People who try to predict the results of Supreme Court cases invariably make complete and utter fools of themselves.
We’re just the guys for the job!
Although our crystal ball is cloudy, we’re calling Warner-Lambert v. Kent five to three for the good guys. (Coming from our mouths, the “good guys” is the drug industry, in case you’re either a first-time visitor to this blog or don’t have much of an eye for bias.)
Here’s a link to the transcript of the oral argument. Remember that Chief Justice Roberts recused himself, so we’re counting only to eight here, instead of the usual nine. Here’s how we count the noses:
1. We lost Ginsburg in Riegel. We ain’t gettin’ her here. (And she confused “drug manufacturers” with “drug dealers” during oral argument. (Tr. at 8-9.) Call us crazy, but we don’t take that as a good sign.)
0 to 1.
2. Breyer poses this question: “[W]ho would you rather have make this decision as to whether this drug is, on balance, going to save people or, on balance, going to hurt people? An expert agency, on the one hand, or 12 people pulled randomly for a jury role who see before them only the people whom the drug hurt and don’t see those who need the drug to cure them? Now, that it seems to me is Congress’s fundamental choice, and Congress has opted for the agency.” (Tr. at 30-31.)
We couldn’t have said it better ourselves!
1 to 1.
Our crystal ball gets cloudier here.
3. When Breyer is asking the question we just quoted, “Scalia smiles.” (That’s from the report from our intrepid correspondent who attended the argument and provided a guest post. But we’re reading tea leaves here, so we’ll take whatever clues we can get.) Scalia also later tells plaintiffs’ counsel that you can “trust the FDA to do the job” of policing fraud on the agency. (Tr. at 41.) Scalia goes our way.
2 to 1.
4. Stevens pushes pretty hard on whether claims of fraud on the FDA have in fact burdened the agency. (Tr. at 22.) And it “seems to” Stevens that “we’ve got a bunch of theoretical litigation out here without much actual experience with any of these cases.” (Tr. at 27.) We don’t like the sound of that.
2 to 2.
5. Kennedy seems more accepting than Stevens of the idea that private litigation over whether the FDA had been defrauded would burden the agency. (“[T]he discovery is exhaustive and quite burdensome. . . . [Y]ou have to have federal regulators go back through all of this stuff again.” (Tr. at 29.)) And Kennedy seems offended that private plaintiffs will “tell [a] jury that the drug should not have been on the market.” (Tr. at 34.)
3 to 2 for us.
6. Alito asks this beauty: “[W]ouldn’t [having a jury decide whether the FDA would have approved the drug] very seriously interfere with what the FDA is doing?” (Tr. at 36.)
Looking good at 4 to 2.
7. Souter is very concerned about what Kent means for the “regulatory compliance” defense.

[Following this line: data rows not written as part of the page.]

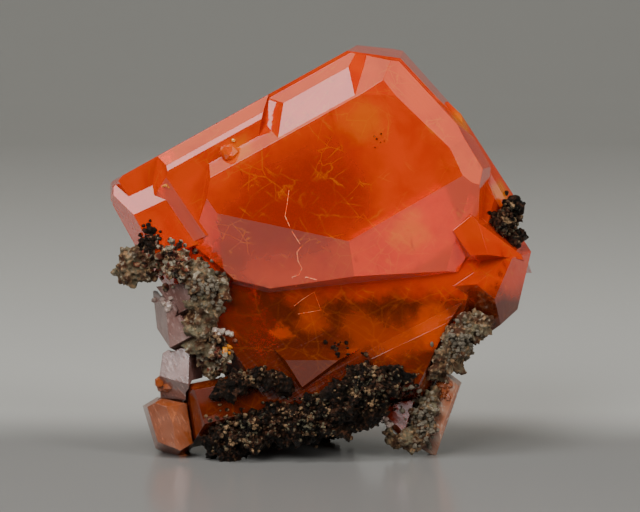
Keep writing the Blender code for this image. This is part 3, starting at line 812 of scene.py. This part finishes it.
class WULFENITE_OT_stage(bpy.types.Operator):
    """Set up the table, backdrop, lights and camera"""
    bl_idname = "wulfenite.stage"
    bl_label = "Stage"

    def execute(self, context):
        stage = context.scene.wulfenite_stage
        sweep = paper_sweep()
        set_material(sweep, glazed_paper(stage))

        for light in LIGHTS:
            soft_box(*light)
        world = bpy.data.worlds.new("studio")
        world.use_nodes = True
        set_inputs(world.node_tree, world.node_tree.nodes["Background"], {"Color": stage.room})
        context.scene.world = world

        lens = bpy.data.cameras.new("camera")
        lens.lens = stage.lens
        lens.sensor_width = SENSOR
        lens.clip_start = NEAREST_VIEW
        camera = bpy.data.objects.new("camera", lens)
        context.scene.collection.objects.link(camera)
        camera.matrix_world = camera_place(stage)
        context.scene.camera = camera
        return {"FINISHED"}


class WULFENITE_PT_panel(bpy.types.Panel):
    """Lists the steps that dress the specimen"""
    bl_idname = "WULFENITE_PT_panel"
    bl_label = "Wulfenite specimen"
    bl_space_type = "VIEW_3D"
    bl_region_type = "UI"
    bl_category = "Specimen"

    def draw(self, context):
        for step in STEPS:
            self.layout.operator(step.bl_idname)


GROUPS = {
    "wulfenite_crystal": WulfeniteCrystalSettings,
    "wulfenite_matrix": WulfeniteMatrixSettings,
    "wulfenite_stage": WulfeniteStageSettings,
}
STEPS = (WULFENITE_OT_crystals, WULFENITE_OT_crusts, WULFENITE_OT_crumbs, WULFENITE_OT_cracks,
         WULFENITE_OT_stage)


def register():
    """Registers the settings, the steps and the panel."""
    for name, group in GROUPS.items():
        bpy.utils.register_class(group)
        setattr(bpy.types.Scene, name, PointerProperty(type=group))
    for item in (*STEPS, WULFENITE_PT_panel):
        bpy.utils.register_class(item)


def unregister():
    """Takes the panel, the steps and the settings back."""
    for item in (WULFENITE_PT_panel, *reversed(STEPS)):
        bpy.utils.unregister_class(item)
    for name, group in GROUPS.items():
        delattr(bpy.types.Scene, name)
        bpy.utils.unregister_class(group)


def main():
    """Runs every step."""
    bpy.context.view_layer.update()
    register()
    bpy.ops.wulfenite.crystals()
    bpy.ops.wulfenite.crusts()
    bpy.ops.wulfenite.crumbs()
    bpy.ops.wulfenite.cracks()
    bpy.ops.wulfenite.stage()


if __name__ == "__main__":
    main()
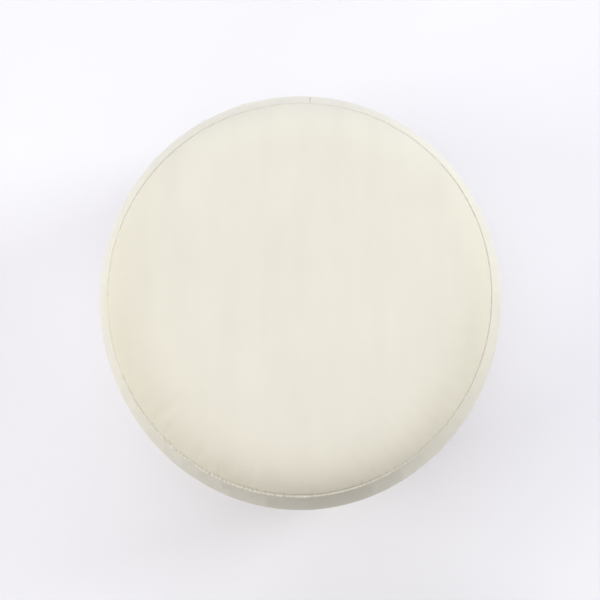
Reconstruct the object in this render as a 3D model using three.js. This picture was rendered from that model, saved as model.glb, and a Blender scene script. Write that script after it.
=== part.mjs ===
import * as THREE from "three";

// A round pouf ottoman in plain cream velvet, filled firm. A maker cuts three pieces for it: a round
// top panel, a side band and a round base panel the same size as the top. The band is sewn to each
// round with a plain seam, which the thread draws in. Each piece is modelled here with the filling
// behind it, so the three together are one firm body.
// Millimetres, +Z up, origin at the middle of the underside, front towards -Y.

// Driving dimensions
const TOP_SEAM_HEIGHT = 348; // seam of the top panel, above the surface the pouf stands on
const BASE_SEAM_HEIGHT = 14; // seam of the base panel
const PANEL_RADIUS = 195.3; // finished size of both rounds, at the seam
const DOME = 12; // slow rise of the top panel from its seam to its middle
const ROLL = 20; // quick rise of the top panel where it rolls over the rim
const ROLL_POWER = 9; // how close to the rim that roll stays
const FLAT_RADIUS = 172; // flat part of the underside, which takes the weight
const SWELL = 17.8; // how far the filling pushes the side band out past its seams
const TOP_SHOULDER = 26; // depth over which the band turns from the top seam into the side
const BASE_SHOULDER = 20; // the same above the base seam, shorter under the weight
const BELLY = 6; // further swell at half height
const SEAM_DRAW = 3.5; // how far the thread draws a seam in
const LIP = 3; // width of the rolled edge on each side of a seam
const GAP = 0.3; // between two pieces that are sewn together

// The round isn't quite true. Each row is one set of lobes round the outline: how far they stand out
// at the seams and in the band's swell, in mm, and the direction of a peak, in degrees from +X.
const UNEVENNESS = [
  { lobes: 2, atSeam: 2.33, seamPeak: 83, inSwell: 1.1, swellPeak: 109 },
  { lobes: 3, atSeam: 0.64, seamPeak: 33, inSwell: 0.43, swellPeak: 113 },
];

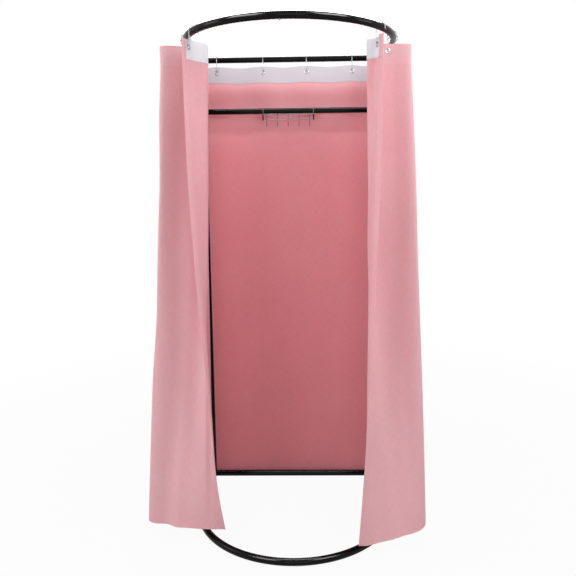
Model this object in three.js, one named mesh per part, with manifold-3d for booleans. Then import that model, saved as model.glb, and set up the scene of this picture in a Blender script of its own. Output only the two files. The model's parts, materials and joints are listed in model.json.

In many jurisdictions, a defendant can offer evidence that it complied with applicable regulations. This is considered to be some — but not conclusive — evidence that the defendant acted properly. Michigan law is now different. Under the Michigan statute, FDA approval is conclusive — it is a complete defense to the plaintiff’s claims (unless the plaintiff proves fraud on the FDA, and that exception may be preempted).
This is the tricky piece of Kent. Most of the justices seem offended to have a jury second-guess whether the FDA would have approved a drug (or withdrawn a marketed drug) if the FDA had known additional information. The FDA is a big agency; it can take care of itself.
But, if the Court holds that private plaintiffs can’t second-guess the FDA’s decisions to approve or withdraw drugs, how far does that logic extend? Can private plaintiffs second-guess other regulatory decisions made by the FDA? Suppose the FDA has inspected a manufacturer’s facility and found no violations of Good Manufacturing Processes regulations. Can a private plaintiff nonetheless contend that the manufacturer violated those regulations?
This slope is a slippery one, and it’s hard to tell where the Court will draw the line. Indeed, an expansive decision in Kent could easily portend a favorable result for industry in Wyeth v. Levine next Term.
Souter could go either way.
8. Finally, Thomas, who didn’t speak a word during argument. He often sides with Scalia and Kennedy. We’re optimists by nature. We won Riegel 7 to 1 and Buckman 9 to 0, so we have a pretty good margin for error here.
We’re picking up either Souter or Thomas, and we win: 5 to 3.